TCE theory states that firms are more efficient than the market mechanism at coordinating production due to imperfect information and bounded rationality. Given perfect information, companies would not be necessary, as market forces would provide the necessary mechanisms to incentivise and coordinate production — everyone would know the exact value of their and other’s contributions. As this is not the case in traditional markets, these knowledge and trust barriers are overcome by due diligence and contracts, and require a legal system to provide recourse when things go wrong.

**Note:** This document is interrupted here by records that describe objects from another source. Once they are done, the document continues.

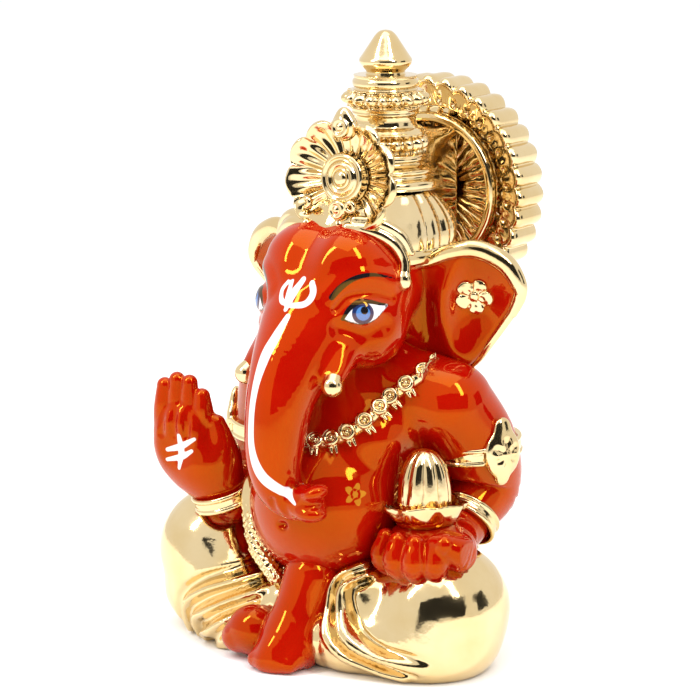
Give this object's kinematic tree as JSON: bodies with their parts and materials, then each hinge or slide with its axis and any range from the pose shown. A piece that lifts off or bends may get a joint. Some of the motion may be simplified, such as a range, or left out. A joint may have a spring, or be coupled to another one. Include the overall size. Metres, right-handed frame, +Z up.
{
  "type": "ganesha idol",
  "caption": "Small seated elephant-headed idol in red glaze and gold, with a raised palm, a sweet bowl, a tiered crown and a round fluted halo.",
  "frame": {"origin": "on the surface it stands on, under the middle of the seat", "axes": "+Z up; -Y is the way the figure faces; +X is towards the figure's left hand, the one with the bowl"},
  "size_m": [0.0647, 0.0546, 0.1003],
  "materials": {
    "red_glaze": "high gloss orange-red glaze",
    "gold_plate": "mirror-bright pale gold plating over glaze"
  },
  "bodies": {
    "root": {"cloth_pleats": "gold_plate", "crown_cap": "gold_plate", "crown_collar": "gold_plate", "crown_drum": "gold_plate", "crown_finial": "gold_plate", "crown_lower_ring": "gold_plate", "crown_plate": "gold_plate", "crown_rosette": "gold_plate", "crown_upper_ring": "gold_plate", "front_foot": "red_glaze", "halo_arch": "gold_plate", "halo_panel": "gold_plate", "halo_ring": "gold_plate", "halo_web": "gold_plate", "head_and_trunk": "red_glaze", "left_arm": "red_glaze", "left_armlet": "gold_plate", "left_bracelet": "gold_plate", "left_crown_drop": "gold_plate", "left_ear": "red_glaze", "left_ear_flower": "gold_plate", "left_ear_trim": "gold_plate", "left_hand": "red_glaze", "left_leg_wrap": "gold_plate", "left_tusk": "gold_plate", "necklace": "gold_plate", "right_arm": "red_glaze", "right_armlet": "gold_plate", "right_bracelet": "gold_plate", "right_crown_drop": "gold_plate", "right_ear": "red_glaze", "right_ear_flower": "gold_plate", "right_ear_trim": "gold_plate", "right_hand": "red_glaze", "right_leg_wrap": "gold_plate", "right_tusk": "gold_plate", "rosette_boss": "gold_plate", "rosette_crest": "gold_plate", "rosette_pendant": "gold_plate", "sash_end": "gold_plate", "seat_wrap": "gold_plate", "sweet": "gold_plate", "sweet_bowl": "gold_plate", "torso": "red_glaze", "tucked_foot": "red_glaze"}
  },
  "joints": []
}
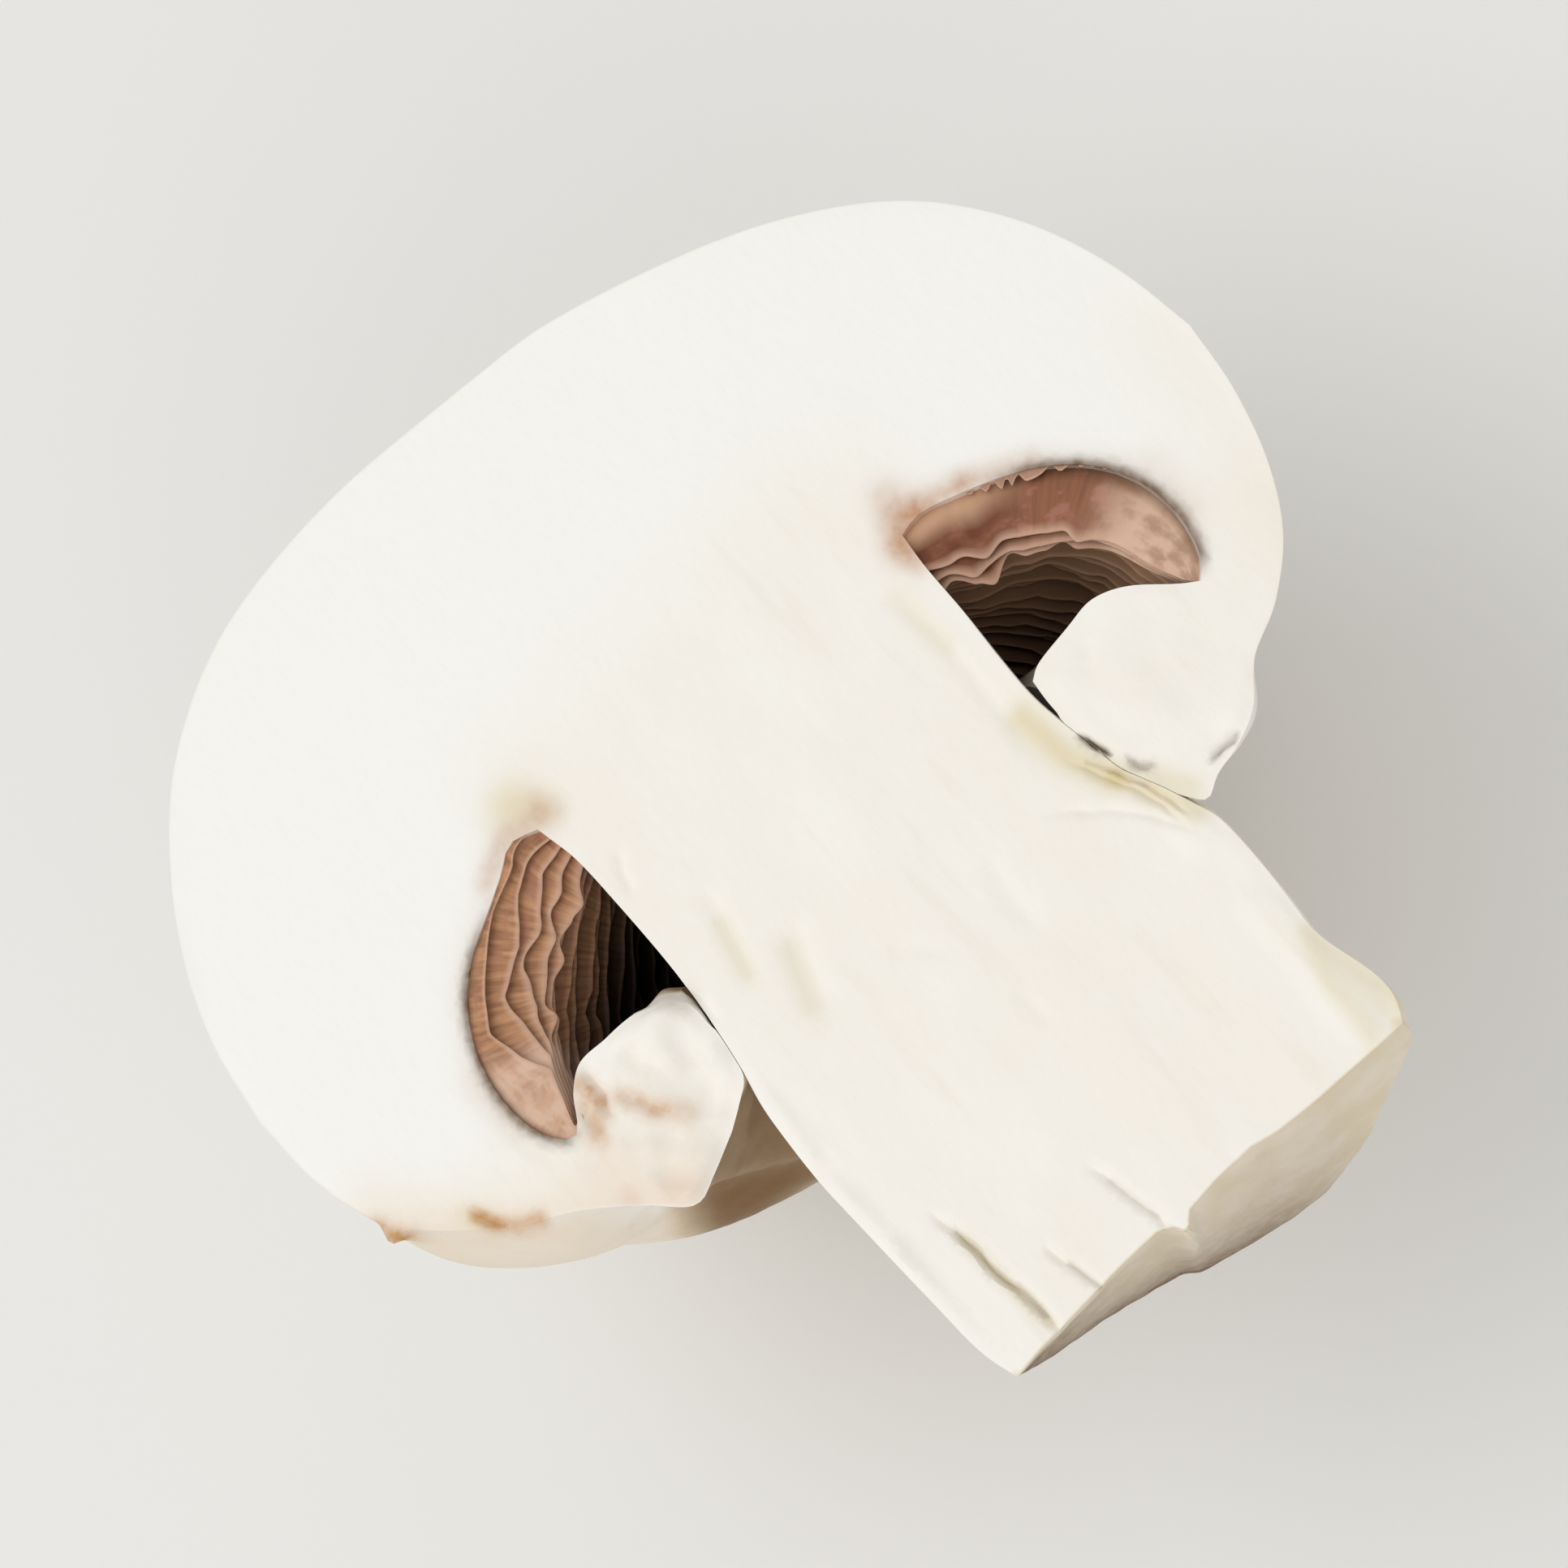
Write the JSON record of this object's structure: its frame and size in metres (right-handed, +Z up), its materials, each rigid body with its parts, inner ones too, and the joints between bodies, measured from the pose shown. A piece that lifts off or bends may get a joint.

These processes are expensive, and so traditional firms often find that replacing free-market bargaining with command-and-control hierarchy makes them more efficient and competitive.

As new technologies have improved the diversity and flow of information, new organizations are emerging which are able to merge the efficient decision-making of a market with the shared value-capture of a traditional firm. Gig economy platforms (e.g. Uber, Airbnb), market networks (e.g. eBay, Amazon Marketplace), and cryptocurrencies (e.g. Bitcoin, Ethereum) have demonstrated that if the product is sufficiently well defined, and the supply sufficiently large, fungible, or diverse, then it is possible to dramatically reduce the transaction costs of the market mechanism by making search and information discovery easy, bargaining straightforward, and having policing and enforcement provided essentially for free by the platform. This has enabled these new platforms to be orders of magnitude more efficient than had they attempted to coordinate equivalent supply within the hard boundaries of a firm.